My first doubt relates to the amount of airflow. A standard piston engine puts out enough air to drive perhaps a three-inch turbine, based on the turbines that are found in superchargers. If the engine is converted to a "two-stroke" compressor, it may move twice as much. I'm guessing a turbine engine of comparable horsepower would need more airflow, but that's a guess.

i do know that some model-airplane turbine engines are started with a bicycle pump.
-- baconbrain, Aug 27 2007


[Bacon] beat me to it: a conventional piston engine isn't going to generate the volume of gas you want for driving a turbine, unless the pistons are GIGANTIC.

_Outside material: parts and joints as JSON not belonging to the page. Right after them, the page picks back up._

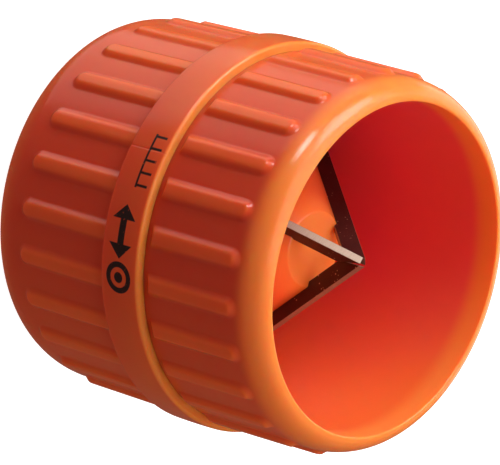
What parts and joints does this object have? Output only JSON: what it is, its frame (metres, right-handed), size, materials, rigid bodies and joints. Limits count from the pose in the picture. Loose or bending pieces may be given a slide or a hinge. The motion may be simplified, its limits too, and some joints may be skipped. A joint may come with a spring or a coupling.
{
  "type": "pipe deburring tool",
  "caption": "Short ribbed plastic barrel with a raised collar; flat steel blades on a cone inside deburr the inner and outer edges of pipe ends.",
  "frame": {"origin": "centre of the flat rear rim, which the tool stands on", "axes": "+Z along the barrel's axis, out of the front mouth; the blades stand at 12.8, 132.8 and 252.8 degrees from +X"},
  "size_m": [0.062, 0.062, 0.056],
  "materials": {
    "barrel_plastic": "glossy, slightly translucent orange",
    "collar_plastic": "glossy, smooth, slightly translucent orange with a small dark printed mark",
    "carrier_plastic": "satin orange",
    "blade_steel": "dark blued faces, bright ground edges"
  },
  "bodies": {
    "root": {"front_shell": "barrel_plastic", "rear_shell": "barrel_plastic", "collar_ring": "collar_plastic", "blade_carrier": "carrier_plastic", "blade_1": "blade_steel", "blade_2": "blade_steel", "blade_3": "blade_steel"}
  },
  "joints": []
}
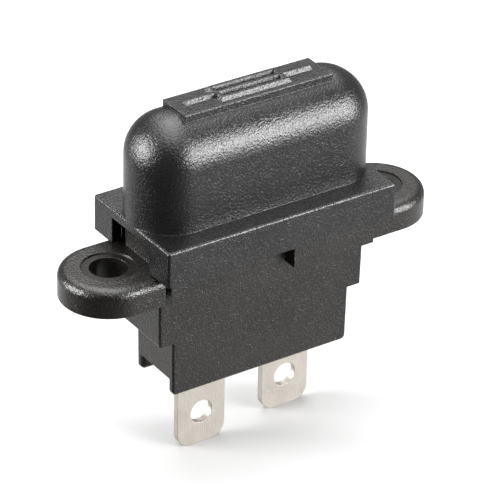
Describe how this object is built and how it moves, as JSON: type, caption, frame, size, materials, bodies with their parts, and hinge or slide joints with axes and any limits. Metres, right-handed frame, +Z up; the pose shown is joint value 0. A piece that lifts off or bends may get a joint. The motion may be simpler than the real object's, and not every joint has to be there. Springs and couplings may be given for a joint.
{
  "type": "fuse holder",
  "caption": "Panel-mount holder for a flat-blade fuse: a stepped body with two screw ears, a domed pull-off cover, and push-on tabs below.",
  "frame": {"origin": "midway between the two screw holes, in the plane of the ears' undersides, which is the face that rests on the panel", "axes": "+X along the holder through both screw holes, -Y towards the holder's front, +Z up out of the panel towards the cover"},
  "size_m": [0.0466, 0.0154, 0.0438],
  "materials": {
    "cover_plastic": "fine spark-eroded moulding grain, semi-matte",
    "body_plastic": "fine spark-eroded moulding grain, semi-matte",
    "tinned_brass": "satin tin plating with fine lengthwise rolling marks",
    "fuse_plastic": "tinted clear plastic",
    "zinc": "stamped zinc"
  },
  "bodies": {
    "holder": {"body": "body_plastic", "terminal_left": "tinned_brass", "terminal_right": "tinned_brass"},
    "cover": {"cover": "cover_plastic"},
    "fuse": {"fuse_housing": "fuse_plastic", "fuse_element": "zinc"}
  },
  "joints": [
    {"name": "cover_lift", "type": "slide", "parent": "holder", "child": "cover", "axis": [0, 0, 1], "range_m": [0, 0.04]},
    {"name": "fuse_pull", "type": "slide", "parent": "holder", "child": "fuse", "axis": [0, 0, 1], "range_m": [0, 0.02]}
  ],
  "couplings": [
    {"joint": "fuse_pull", "follows": "cover_lift", "ratio": 0.5}
  ]
}
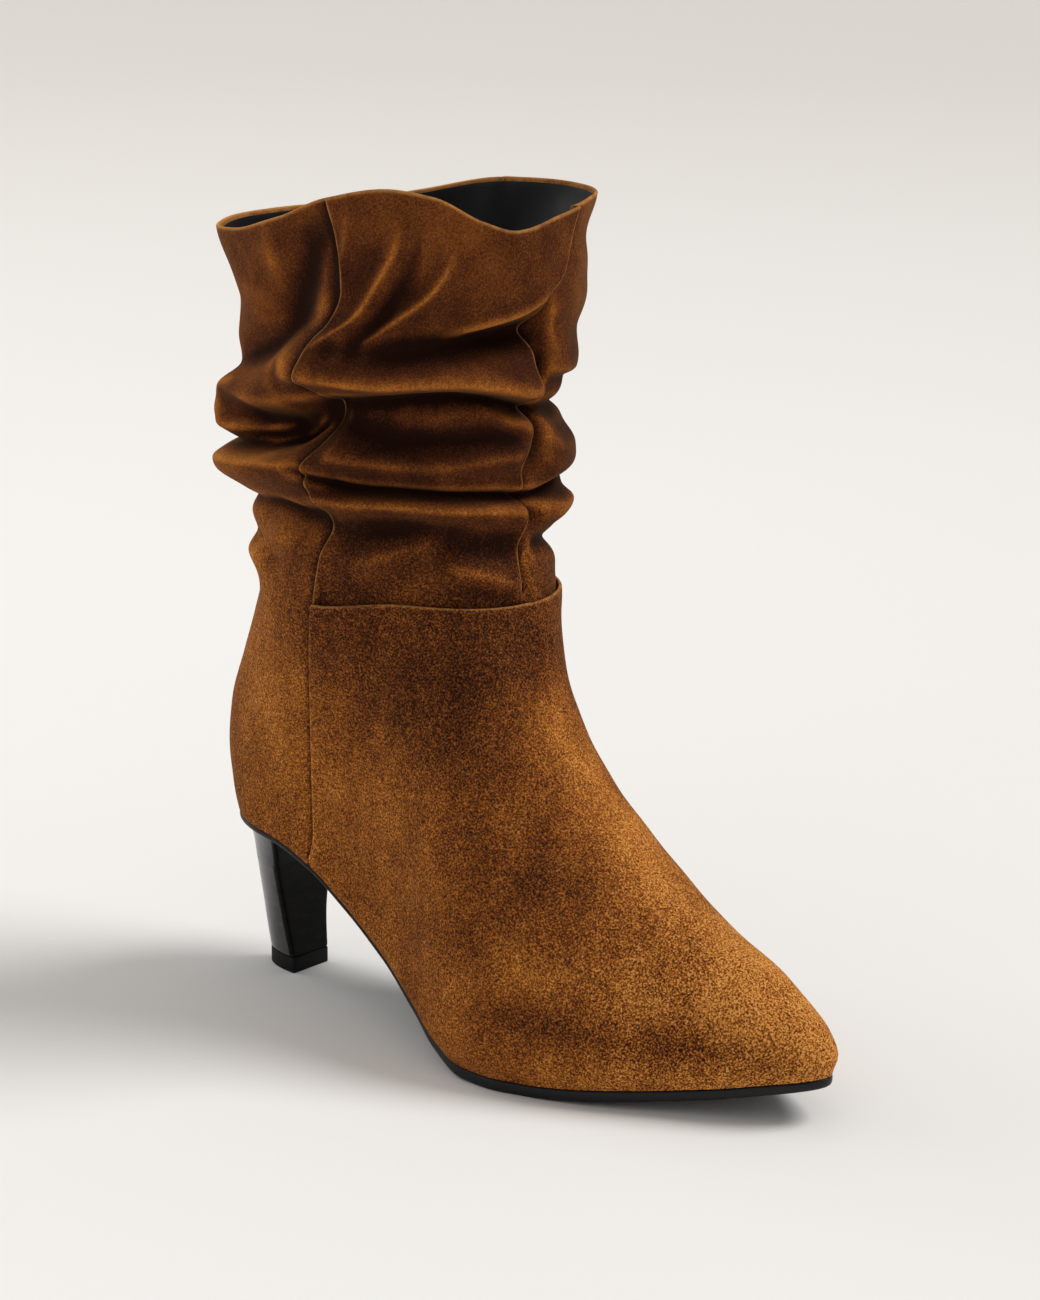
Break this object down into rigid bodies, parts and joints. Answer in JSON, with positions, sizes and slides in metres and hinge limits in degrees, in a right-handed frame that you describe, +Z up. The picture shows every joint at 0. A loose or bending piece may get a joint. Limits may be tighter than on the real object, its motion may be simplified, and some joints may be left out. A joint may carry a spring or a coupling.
{
  "type": "slouch boot",
  "caption": "Pointed suede ankle boot with a slack, folded shaft, a thin black outsole and a slim heel.",
  "frame": {"origin": "on the floor, midway between the boot's back and its toe tip and midway between its two sides", "axes": "+X towards the toe, +Y towards the inner side of this right boot, +Z up"},
  "size_m": [0.2468, 0.1028, 0.2787],
  "materials": {
    "suede": "brushed suede nap",
    "sole": "satin black",
    "heel_gloss": "gloss black",
    "tip_rubber": "matte black",
    "lining": "smooth black leather"
  },
  "bodies": {
    "root": {"upper": "suede", "outsole": "sole", "heel": "heel_gloss", "heel_tip": "tip_rubber", "insole": "lining"}
  },
  "joints": []
}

There are ways to do it that (sort of) make sense. But then the exhaust path from the piston needs to be tiny to keep the gas charge from expanding into uselessness on its way to the power turbine.

Is the idea to do the combusting in the turbine or in the engine? If it's the engine, then I think this is baked in the form of turbocompounding, which Scania has done some work on, and if it isn't then I think what you're trying to invent is the Motorjet. (link)

Okay, I read one of your comments better and now I see the combustion is in the turbine. Good. That means the gigantic pistons can be very lightweight. Expand on that and make them double-acting, compressing from both the top and bottom of the piston so there is no wasted motion. A turbine wants a lot of air, so you can't really afford a dead spot.
-- elhigh, Aug 28 2007


If it were the other way around, i.e beginning conceptually with a turbine engine and replacing the turbine bit with an IC engine, you would have a centifugally-supercharged IC engine like that in, say, a 1938 Graham or such.

I remember one of Stan Mott's Cyclops pieces where the latest turbocharged Cyclops generated more torque at the turbocharger shaft than the crankshaft, and therefore had the transmission running off the former, with the crank spinning free.

There is a fascinating grey area in which piston engines gradually become turbines, and vice versa. [+] for going there.